Reproduce each line exactly. Skip none.

**RECORDED INFORMATION:**

━━━━━━━━━━

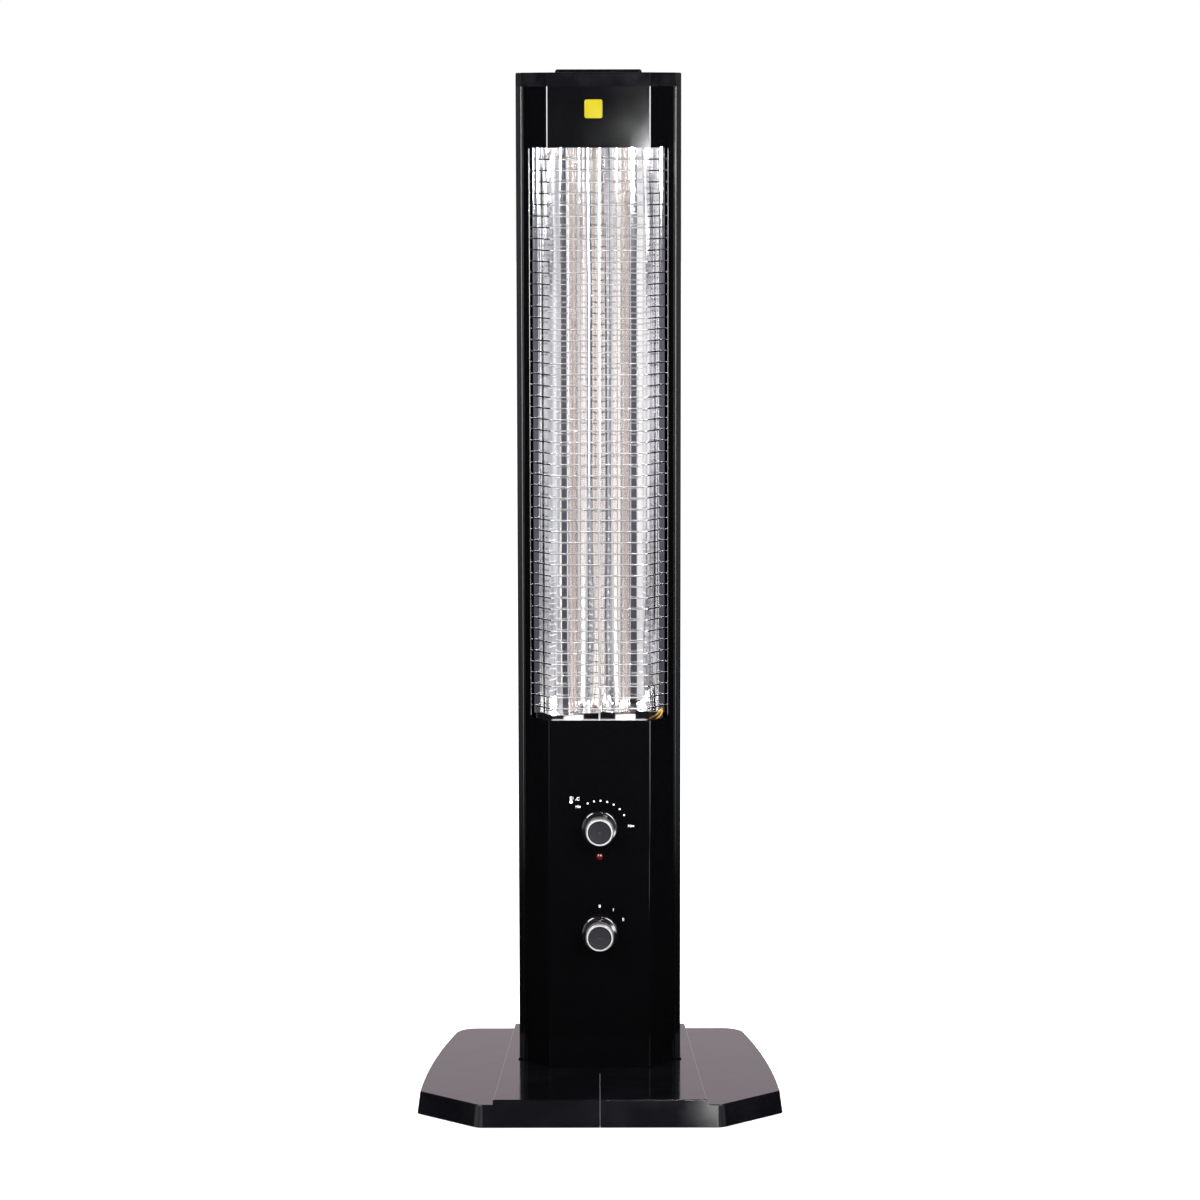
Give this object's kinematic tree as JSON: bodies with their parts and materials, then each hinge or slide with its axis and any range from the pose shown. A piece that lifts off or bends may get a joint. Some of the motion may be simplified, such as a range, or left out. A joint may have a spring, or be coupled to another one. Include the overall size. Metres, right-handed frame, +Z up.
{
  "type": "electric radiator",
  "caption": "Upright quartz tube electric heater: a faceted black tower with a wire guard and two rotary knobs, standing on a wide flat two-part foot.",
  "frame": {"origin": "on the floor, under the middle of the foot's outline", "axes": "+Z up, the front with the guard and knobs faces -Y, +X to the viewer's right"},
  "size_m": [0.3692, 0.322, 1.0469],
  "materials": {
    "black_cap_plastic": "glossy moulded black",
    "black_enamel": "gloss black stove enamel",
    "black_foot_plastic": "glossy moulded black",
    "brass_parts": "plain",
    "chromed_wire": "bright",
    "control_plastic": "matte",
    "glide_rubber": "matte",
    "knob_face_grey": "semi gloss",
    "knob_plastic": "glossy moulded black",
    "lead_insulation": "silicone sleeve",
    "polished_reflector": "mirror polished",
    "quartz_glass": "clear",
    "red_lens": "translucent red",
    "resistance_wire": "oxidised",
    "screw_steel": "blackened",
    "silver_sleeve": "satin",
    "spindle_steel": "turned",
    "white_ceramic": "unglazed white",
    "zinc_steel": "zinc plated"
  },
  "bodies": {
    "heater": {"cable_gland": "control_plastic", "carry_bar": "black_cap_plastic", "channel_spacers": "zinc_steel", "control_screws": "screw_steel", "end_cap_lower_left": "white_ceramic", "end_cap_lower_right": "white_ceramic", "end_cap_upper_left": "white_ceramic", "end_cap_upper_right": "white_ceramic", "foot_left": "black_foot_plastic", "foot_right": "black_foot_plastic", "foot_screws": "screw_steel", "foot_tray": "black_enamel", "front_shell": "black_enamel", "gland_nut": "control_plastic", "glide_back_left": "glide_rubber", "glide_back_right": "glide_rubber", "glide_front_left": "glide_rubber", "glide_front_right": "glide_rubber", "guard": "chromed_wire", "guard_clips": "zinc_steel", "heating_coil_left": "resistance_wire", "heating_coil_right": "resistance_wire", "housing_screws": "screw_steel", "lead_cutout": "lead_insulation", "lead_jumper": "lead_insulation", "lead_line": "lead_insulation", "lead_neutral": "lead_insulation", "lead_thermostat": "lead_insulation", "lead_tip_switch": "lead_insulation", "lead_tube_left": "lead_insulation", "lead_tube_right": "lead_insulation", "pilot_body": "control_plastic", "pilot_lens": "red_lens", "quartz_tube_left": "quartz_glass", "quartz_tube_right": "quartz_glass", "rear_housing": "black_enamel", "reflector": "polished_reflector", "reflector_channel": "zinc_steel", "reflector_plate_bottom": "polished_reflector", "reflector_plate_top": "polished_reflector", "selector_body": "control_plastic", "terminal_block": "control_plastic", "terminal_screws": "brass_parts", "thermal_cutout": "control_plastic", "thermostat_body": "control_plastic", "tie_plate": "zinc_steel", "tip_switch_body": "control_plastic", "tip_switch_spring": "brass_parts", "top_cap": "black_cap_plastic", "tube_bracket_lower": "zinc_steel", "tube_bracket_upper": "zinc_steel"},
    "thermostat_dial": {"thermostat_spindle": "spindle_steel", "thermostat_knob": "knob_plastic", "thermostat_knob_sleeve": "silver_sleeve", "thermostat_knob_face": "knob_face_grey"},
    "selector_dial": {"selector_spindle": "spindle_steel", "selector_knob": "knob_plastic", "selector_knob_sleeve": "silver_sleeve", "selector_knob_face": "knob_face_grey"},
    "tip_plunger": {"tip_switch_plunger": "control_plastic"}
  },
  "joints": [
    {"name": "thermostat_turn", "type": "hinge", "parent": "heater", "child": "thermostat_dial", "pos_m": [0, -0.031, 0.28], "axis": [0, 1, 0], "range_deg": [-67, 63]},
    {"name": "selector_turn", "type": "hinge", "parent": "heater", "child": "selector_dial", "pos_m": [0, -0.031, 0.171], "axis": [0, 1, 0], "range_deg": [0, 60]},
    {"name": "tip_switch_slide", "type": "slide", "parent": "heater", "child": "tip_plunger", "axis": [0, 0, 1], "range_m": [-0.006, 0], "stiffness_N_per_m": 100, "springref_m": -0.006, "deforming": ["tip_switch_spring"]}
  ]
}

━━━━━━━━━━

**ANSWER TO THE PROBLEM:**
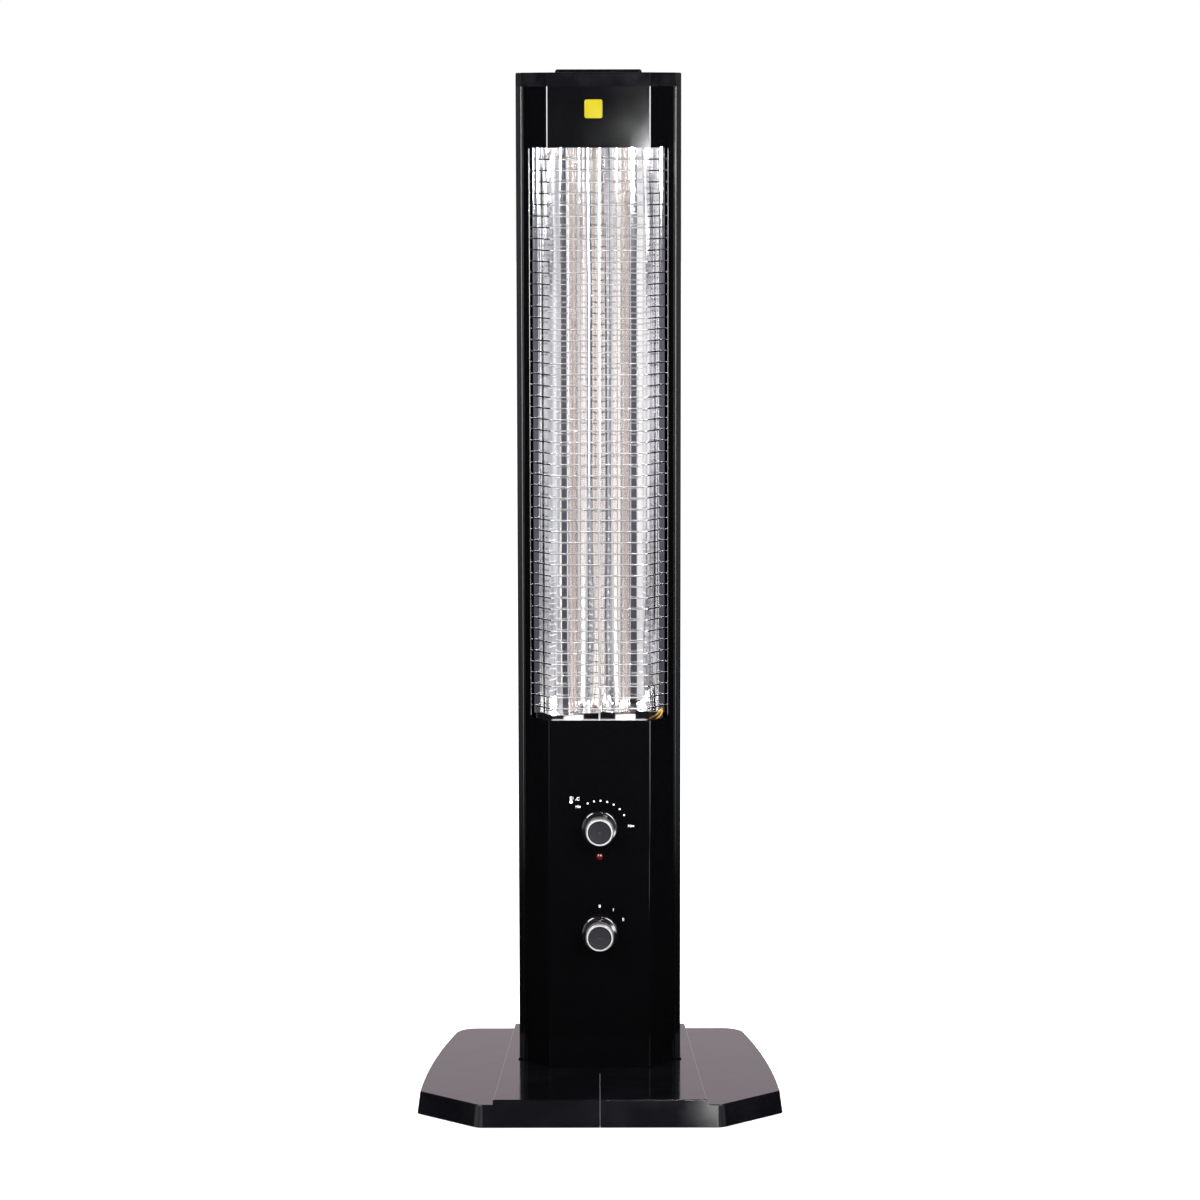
Give this object's kinematic tree as JSON: bodies with their parts and materials, then each hinge or slide with its axis and any range from the pose shown. A piece that lifts off or bends may get a joint. Some of the motion may be simplified, such as a range, or left out. A joint may have a spring, or be coupled to another one. Include the overall size. Metres, right-handed frame, +Z up.
{
  "type": "electric radiator",
  "caption": "Upright quartz tube electric heater: a faceted black tower with a wire guard and two rotary knobs, standing on a wide flat two-part foot.",
  "frame": {"origin": "on the floor, under the middle of the foot's outline", "axes": "+Z up, the front with the guard and knobs faces -Y, +X to the viewer's right"},
  "size_m": [0.3692, 0.322, 1.0469],
  "materials": {
    "black_cap_plastic": "glossy moulded black",
    "black_enamel": "gloss black stove enamel",
    "black_foot_plastic": "glossy moulded black",
    "brass_parts": "plain",
    "chromed_wire": "bright",
    "control_plastic": "matte",
    "glide_rubber": "matte",
    "knob_face_grey": "semi gloss",
    "knob_plastic": "glossy moulded black",
    "lead_insulation": "silicone sleeve",
    "polished_reflector": "mirror polished",
    "quartz_glass": "clear",
    "red_lens": "translucent red",
    "resistance_wire": "oxidised",
    "screw_steel": "blackened",
    "silver_sleeve": "satin",
    "spindle_steel": "turned",
    "white_ceramic": "unglazed white",
    "zinc_steel": "zinc plated"
  },
  "bodies": {
    "heater": {"cable_gland": "control_plastic", "carry_bar": "black_cap_plastic", "channel_spacers": "zinc_steel", "control_screws": "screw_steel", "end_cap_lower_left": "white_ceramic", "end_cap_lower_right": "white_ceramic", "end_cap_upper_left": "white_ceramic", "end_cap_upper_right": "white_ceramic", "foot_left": "black_foot_plastic", "foot_right": "black_foot_plastic", "foot_screws": "screw_steel", "foot_tray": "black_enamel", "front_shell": "black_enamel", "gland_nut": "control_plastic", "glide_back_left": "glide_rubber", "glide_back_right": "glide_rubber", "glide_front_left": "glide_rubber", "glide_front_right": "glide_rubber", "guard": "chromed_wire", "guard_clips": "zinc_steel", "heating_coil_left": "resistance_wire", "heating_coil_right": "resistance_wire", "housing_screws": "screw_steel", "lead_cutout": "lead_insulation", "lead_jumper": "lead_insulation", "lead_line": "lead_insulation", "lead_neutral": "lead_insulation", "lead_thermostat": "lead_insulation", "lead_tip_switch": "lead_insulation", "lead_tube_left": "lead_insulation", "lead_tube_right": "lead_insulation", "pilot_body": "control_plastic", "pilot_lens": "red_lens", "quartz_tube_left": "quartz_glass", "quartz_tube_right": "quartz_glass", "rear_housing": "black_enamel", "reflector": "polished_reflector", "reflector_channel": "zinc_steel", "reflector_plate_bottom": "polished_reflector", "reflector_plate_top": "polished_reflector", "selector_body": "control_plastic", "terminal_block": "control_plastic", "terminal_screws": "brass_parts", "thermal_cutout": "control_plastic", "thermostat_body": "control_plastic", "tie_plate": "zinc_steel", "tip_switch_body": "control_plastic", "tip_switch_spring": "brass_parts", "top_cap": "black_cap_plastic", "tube_bracket_lower": "zinc_steel", "tube_bracket_upper": "zinc_steel"},
    "thermostat_dial": {"thermostat_spindle": "spindle_steel", "thermostat_knob": "knob_plastic", "thermostat_knob_sleeve": "silver_sleeve", "thermostat_knob_face": "knob_face_grey"},
    "selector_dial": {"selector_spindle": "spindle_steel", "selector_knob": "knob_plastic", "selector_knob_sleeve": "silver_sleeve", "selector_knob_face": "knob_face_grey"},
    "tip_plunger": {"tip_switch_plunger": "control_plastic"}
  },
  "joints": [
    {"name": "thermostat_turn", "type": "hinge", "parent": "heater", "child": "thermostat_dial", "pos_m": [0, -0.031, 0.28], "axis": [0, 1, 0], "range_deg": [-67, 63]},
    {"name": "selector_turn", "type": "hinge", "parent": "heater", "child": "selector_dial", "pos_m": [0, -0.031, 0.171], "axis": [0, 1, 0], "range_deg": [0, 60]},
    {"name": "tip_switch_slide", "type": "slide", "parent": "heater", "child": "tip_plunger", "axis": [0, 0, 1], "range_m": [-0.006, 0], "stiffness_N_per_m": 100, "springref_m": -0.006, "deforming": ["tip_switch_spring"]}
  ]
}